If this is the possible outcome then the EU has overreached it self more than ever before by risking everything within the EU.
Despite this it can be claimed that to fulfill the aims, citizenship is a necessity. Without the support of the people there is no political EU. Citizenship helps them feel a part of something together and EU citizenship is about accepting differences. Therefore by harmonizing the people the EU may not be seen as overreaching itself. Citizenship is an expression of multi-identities, one with the individuals own nation and the other on the EU level.
For the EU, citizenship is a necessity as not only is it the route by which it can achieve the loyalty of the people but also make progress for a Political EU – a supranational entity. Citizenship it seems was the only means by which the latter could be achieved so subtly, attaching little rights to the concept in the various areas, for example political, would slowly create a demand from critics and people that more rights should be conferred. The EU’s reply would be that to do so some more structure will be necessary – in the way of say new bodies for the running of a political system.
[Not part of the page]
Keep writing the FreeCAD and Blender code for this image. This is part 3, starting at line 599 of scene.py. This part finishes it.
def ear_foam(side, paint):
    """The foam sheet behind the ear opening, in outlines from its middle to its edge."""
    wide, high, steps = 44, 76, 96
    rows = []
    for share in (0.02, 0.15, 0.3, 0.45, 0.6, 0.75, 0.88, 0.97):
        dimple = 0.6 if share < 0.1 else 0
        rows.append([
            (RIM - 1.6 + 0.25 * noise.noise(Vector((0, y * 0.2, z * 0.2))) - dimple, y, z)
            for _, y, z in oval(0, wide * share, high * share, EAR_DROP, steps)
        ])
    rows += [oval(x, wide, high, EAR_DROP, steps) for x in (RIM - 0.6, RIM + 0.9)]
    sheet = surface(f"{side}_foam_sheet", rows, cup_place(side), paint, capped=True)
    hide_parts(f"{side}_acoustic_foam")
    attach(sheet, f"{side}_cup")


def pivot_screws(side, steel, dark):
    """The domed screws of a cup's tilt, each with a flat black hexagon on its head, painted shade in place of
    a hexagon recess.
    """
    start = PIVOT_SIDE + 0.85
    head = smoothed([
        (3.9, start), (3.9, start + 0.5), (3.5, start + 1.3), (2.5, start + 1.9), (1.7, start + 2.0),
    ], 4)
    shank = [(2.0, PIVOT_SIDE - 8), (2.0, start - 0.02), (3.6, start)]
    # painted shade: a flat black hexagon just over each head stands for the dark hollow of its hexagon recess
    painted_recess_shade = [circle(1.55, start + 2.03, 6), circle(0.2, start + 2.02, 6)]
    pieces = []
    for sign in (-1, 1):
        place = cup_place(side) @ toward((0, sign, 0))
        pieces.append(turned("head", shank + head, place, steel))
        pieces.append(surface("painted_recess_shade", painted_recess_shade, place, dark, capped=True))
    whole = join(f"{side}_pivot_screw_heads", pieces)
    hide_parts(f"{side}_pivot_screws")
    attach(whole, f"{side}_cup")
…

Through this process there is a possibility that the EU could achieve it’s goal. Any other way would be impossible especially as we know how the Memberstates feel. The EU would not be cheating the memberstates and it’s peoples but simply creating a need, which itself would have to answer.
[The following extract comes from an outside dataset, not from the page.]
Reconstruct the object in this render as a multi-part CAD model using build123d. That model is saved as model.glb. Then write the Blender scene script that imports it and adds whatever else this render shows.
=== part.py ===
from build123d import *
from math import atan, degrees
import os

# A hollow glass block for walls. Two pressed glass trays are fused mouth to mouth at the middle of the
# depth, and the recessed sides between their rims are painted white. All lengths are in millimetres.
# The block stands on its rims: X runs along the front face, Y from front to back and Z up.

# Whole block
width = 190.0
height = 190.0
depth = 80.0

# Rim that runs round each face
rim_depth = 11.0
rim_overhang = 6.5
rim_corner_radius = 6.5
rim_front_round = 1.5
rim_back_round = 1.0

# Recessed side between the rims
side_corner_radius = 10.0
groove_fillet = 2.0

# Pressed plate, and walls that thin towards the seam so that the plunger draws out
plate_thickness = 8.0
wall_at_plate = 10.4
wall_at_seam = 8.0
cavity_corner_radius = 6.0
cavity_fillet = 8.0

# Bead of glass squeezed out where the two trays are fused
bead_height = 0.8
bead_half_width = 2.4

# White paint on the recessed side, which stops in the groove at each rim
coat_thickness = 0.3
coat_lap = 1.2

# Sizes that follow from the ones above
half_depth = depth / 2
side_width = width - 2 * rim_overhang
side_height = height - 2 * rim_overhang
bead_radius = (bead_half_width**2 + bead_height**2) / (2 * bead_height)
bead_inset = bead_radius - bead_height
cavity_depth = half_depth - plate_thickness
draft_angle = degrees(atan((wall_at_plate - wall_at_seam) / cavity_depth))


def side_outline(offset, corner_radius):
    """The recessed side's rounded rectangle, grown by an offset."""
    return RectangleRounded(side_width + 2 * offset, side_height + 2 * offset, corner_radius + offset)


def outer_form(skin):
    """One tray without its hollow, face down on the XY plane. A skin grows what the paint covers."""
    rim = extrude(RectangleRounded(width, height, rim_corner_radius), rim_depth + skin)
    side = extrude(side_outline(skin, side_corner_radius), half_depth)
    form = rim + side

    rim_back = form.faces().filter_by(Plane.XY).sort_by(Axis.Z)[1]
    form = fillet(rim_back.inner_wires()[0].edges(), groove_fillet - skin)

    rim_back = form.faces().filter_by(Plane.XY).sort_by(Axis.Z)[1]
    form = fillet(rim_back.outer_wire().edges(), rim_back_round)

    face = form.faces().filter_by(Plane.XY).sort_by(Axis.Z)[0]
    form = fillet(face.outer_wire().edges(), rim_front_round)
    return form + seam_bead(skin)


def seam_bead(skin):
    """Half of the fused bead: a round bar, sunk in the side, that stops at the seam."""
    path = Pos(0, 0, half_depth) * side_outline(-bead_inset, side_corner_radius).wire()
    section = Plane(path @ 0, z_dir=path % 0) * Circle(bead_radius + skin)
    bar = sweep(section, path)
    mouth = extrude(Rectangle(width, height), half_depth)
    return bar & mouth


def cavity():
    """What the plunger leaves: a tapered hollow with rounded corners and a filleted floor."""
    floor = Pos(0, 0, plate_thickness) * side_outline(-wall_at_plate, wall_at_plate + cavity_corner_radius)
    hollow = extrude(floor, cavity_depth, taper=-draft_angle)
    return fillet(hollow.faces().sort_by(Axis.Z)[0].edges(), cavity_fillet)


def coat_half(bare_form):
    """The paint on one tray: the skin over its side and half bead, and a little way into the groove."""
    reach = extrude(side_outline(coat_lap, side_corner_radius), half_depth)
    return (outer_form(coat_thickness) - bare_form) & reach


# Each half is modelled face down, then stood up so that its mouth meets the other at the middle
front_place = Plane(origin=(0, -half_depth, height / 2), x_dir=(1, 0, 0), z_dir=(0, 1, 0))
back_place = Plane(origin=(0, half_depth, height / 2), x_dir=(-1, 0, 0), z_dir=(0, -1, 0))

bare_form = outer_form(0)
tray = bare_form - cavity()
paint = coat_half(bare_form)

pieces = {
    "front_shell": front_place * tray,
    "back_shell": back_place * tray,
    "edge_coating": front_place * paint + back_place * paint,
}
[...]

As well as a necessity, citizenship is in a way an obstacle to the EU’s goals, because if loyalty isn’t inspired then there is no hope for these goals to be fulfilled.
We can only speculate whether the EU has overreached itself with the citizenship concept, as the outcome – what ever it may be is too ahead into the future.
It is my belief that, considering recent outbursts of nationalism, the EU has greatly overreached itself. Though, theoretically a political EU is possible, realistically it could not exist as there are too many barriers.
The EU could continue to be an economic union in the creation of a single market, yet this at the present stage of the integration process this seems very unlikely, as steps have already been taken.